Несколько дней спустя после первого моего посещения, я встретил Карамзина в одной из отдаленных улиц, пешком, поутру, в 8 часов. Погода была самая несносная: мокрый снег падал комками и ударял в лицо. Оттепель испортила зимний путь. Один только процесс или другая какая беда могли выгнать человека из дому в эту пору. Я думал, что Карамзин меня не узнает, ибо он два раза только видел меня, и то вечером. Но он узнал меня. Я изъявил ему мое удивление, что встречаю его в такое время.
- Я имею обыкновение, - сказал Карамзин, - прогуливаться пешком поутру до 9-ти часов. В эту пору я возвращаюсь домой, к завтраку. Если я здоров, то дурная погода не мешает мне; напротив того, после такой прогулки лучше чувствуешь приятность теплого кабинета.
- Но должно сознаться, - возразил я, - что вы выбираете не лучшие улицы в городе для своей прогулки.
- Необыкновенный случай завел меня сюда, - отвечал Карамзин, - чтобы не показаться вам слишком скрытным, я должен сказать, что отыскиваю одного бедного человека, который часто останавливает меня на улице, называет себя чиновником и просит подаянья именем голодных детей. Я взял его адрес и хочу посмотреть, что могу для него сделать.

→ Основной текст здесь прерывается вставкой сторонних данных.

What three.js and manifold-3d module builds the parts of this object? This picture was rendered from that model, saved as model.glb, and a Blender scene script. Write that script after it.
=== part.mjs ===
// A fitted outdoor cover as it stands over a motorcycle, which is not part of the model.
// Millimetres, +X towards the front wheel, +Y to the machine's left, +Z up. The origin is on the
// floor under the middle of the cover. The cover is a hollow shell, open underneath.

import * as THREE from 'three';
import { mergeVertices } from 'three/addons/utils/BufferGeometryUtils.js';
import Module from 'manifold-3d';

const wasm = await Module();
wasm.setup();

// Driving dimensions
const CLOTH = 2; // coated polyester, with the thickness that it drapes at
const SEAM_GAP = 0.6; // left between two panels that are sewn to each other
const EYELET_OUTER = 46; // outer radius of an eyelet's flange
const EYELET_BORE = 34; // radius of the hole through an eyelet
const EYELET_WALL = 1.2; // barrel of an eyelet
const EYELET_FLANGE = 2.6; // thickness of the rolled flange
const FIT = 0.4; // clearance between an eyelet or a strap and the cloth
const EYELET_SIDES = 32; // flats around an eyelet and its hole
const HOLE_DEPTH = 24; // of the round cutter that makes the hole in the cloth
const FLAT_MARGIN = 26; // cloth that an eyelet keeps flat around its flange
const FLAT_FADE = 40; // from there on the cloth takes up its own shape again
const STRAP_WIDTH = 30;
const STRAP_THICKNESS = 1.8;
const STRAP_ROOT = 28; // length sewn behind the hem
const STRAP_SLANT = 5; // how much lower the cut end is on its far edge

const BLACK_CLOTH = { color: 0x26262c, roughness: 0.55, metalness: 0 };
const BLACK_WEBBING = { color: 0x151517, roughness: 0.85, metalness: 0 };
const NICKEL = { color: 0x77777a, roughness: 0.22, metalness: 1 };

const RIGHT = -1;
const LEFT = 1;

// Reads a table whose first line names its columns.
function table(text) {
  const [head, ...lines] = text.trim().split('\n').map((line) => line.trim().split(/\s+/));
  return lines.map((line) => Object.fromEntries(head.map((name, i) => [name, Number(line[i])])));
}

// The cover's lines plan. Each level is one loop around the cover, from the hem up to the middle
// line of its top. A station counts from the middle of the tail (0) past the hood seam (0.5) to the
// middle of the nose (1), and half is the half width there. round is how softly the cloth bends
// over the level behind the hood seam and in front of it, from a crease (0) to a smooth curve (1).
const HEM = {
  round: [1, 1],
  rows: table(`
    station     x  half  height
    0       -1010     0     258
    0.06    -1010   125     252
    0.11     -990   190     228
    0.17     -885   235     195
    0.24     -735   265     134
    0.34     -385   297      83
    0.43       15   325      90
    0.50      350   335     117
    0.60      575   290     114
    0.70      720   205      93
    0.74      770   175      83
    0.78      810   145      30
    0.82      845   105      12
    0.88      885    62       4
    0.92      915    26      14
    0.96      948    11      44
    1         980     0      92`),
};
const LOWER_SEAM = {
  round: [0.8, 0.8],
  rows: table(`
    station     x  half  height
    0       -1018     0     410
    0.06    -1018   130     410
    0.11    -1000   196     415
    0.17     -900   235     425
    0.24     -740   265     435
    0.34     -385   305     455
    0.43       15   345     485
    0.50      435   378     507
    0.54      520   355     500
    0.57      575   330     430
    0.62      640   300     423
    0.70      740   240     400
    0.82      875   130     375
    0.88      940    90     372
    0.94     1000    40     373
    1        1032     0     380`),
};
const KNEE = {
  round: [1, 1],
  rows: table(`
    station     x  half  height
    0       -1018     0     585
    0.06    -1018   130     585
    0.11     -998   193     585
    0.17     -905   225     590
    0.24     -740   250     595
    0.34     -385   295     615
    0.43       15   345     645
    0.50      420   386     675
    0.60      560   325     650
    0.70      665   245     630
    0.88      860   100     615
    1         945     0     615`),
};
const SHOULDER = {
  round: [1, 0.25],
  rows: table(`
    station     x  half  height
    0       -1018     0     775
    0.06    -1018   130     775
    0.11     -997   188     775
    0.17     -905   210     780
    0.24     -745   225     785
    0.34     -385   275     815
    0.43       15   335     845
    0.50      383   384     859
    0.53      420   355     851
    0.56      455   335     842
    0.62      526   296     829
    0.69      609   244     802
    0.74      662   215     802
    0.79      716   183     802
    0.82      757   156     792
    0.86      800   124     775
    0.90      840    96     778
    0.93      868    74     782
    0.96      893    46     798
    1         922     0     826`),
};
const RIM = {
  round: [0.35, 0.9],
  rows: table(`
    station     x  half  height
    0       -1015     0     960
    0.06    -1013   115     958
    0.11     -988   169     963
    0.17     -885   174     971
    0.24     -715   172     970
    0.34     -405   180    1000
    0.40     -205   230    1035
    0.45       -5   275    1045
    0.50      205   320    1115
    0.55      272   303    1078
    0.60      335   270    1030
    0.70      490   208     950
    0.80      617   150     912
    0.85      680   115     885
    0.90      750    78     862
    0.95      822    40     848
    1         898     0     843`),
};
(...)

Я взялся сопутствовать Карамзину. Мы отыскали квартиру бедного человека, но не застали его дома. Семейство его в самом деле было в жалком положении. Карамзин дал денег старухе и расспросил ее о некоторых обстоятельствах жизни отца семейства. Выходя из ворот, мы встретили его, но в таком виде, который тотчас объяснил нам загадку его бедности. Карамзин не хотел обременять его упреками: он покачал только головою и прошел мимо.
- Досадно, - сказал Карамзин, улыбаясь, - что мои деньги не попадали туда, куда я назначал их. Но я сам виноват; мне надлежало бы прежде осведомиться об его положении. Теперь буду умнее и не дам денег ему в руки, а в дом.
Благородный человек! Вот как он услаждал свои прогулки перед утреннею работою. Мудрено ли после этого, что каждая его строка дышит любовью к человечеству, ко всему доброму, полезному. Бюффон справедливо сказал, и Карамзин повторил: что человек изображается в слоге своем. Правильность, нежность, простота, занимательность слога Карамзина были отпечатками его характера. Различие в мнениях никогда не могло ослабить уважения к нему в человеке благомыслящем. Отдаленное потомство скажет: Карамзин был великий писатель и - благородный, добрый человек. Одно стоит другого. Но какое счастье, если это соединено в одном лице!
ПРИМЕЧАНИЯ
Печатается по изданию: Полное собрание сочинений Фаддея Булгарина. Спб., 1843. Т. 5.
"Я не верю той любви к отечеству, которая презирает его летописи или не занимается ими: надобно знать, что любишь; а чтобы знать настоящее, должно иметь сведения о прошедшем" {Карамзин Н. М. Избр. соч.: В 2-х т. М.-Л., 1964. Т. 2. С. 189.} - так писал знаменитый историограф, полемизируя со своими оппонентами. Дух "Истории" Карамзина явился тем естественным водоразделом между русскими литераторами, выросшим после появления первых же томов великого труда.
В отношении к основной концепции "Истории" Карамзина Булгарин занял позицию декабристов, осуждавших "монархизм" историка. Таким образом он оказывался в разных с Пушкиным лагерях, и его историческая позиция никогда не рассматривалась. "Карамзин не одного Пушкина - несколько поколений увлек окончательно своею "Историею государства Российского", которое имело для них сильное влияние не одним своим слогом, как думают, но гораздо больше своим духом, направлением и принципами. Пушкин до того вошел в ее дух, до того пропихнулся им, что сделался решительным рыцарем "Истории" Карамзина". (Белинский В. Г. Полн. собр. соч. М., 1955. Т. 7. С. 525).
К почитателям Карамзина принадлежал и враг Булгарина, автор известной сатиры "Дом сумасшедших" А. Ф. Воейков, удачно полемизировавший с Булгариным в периодической прессе.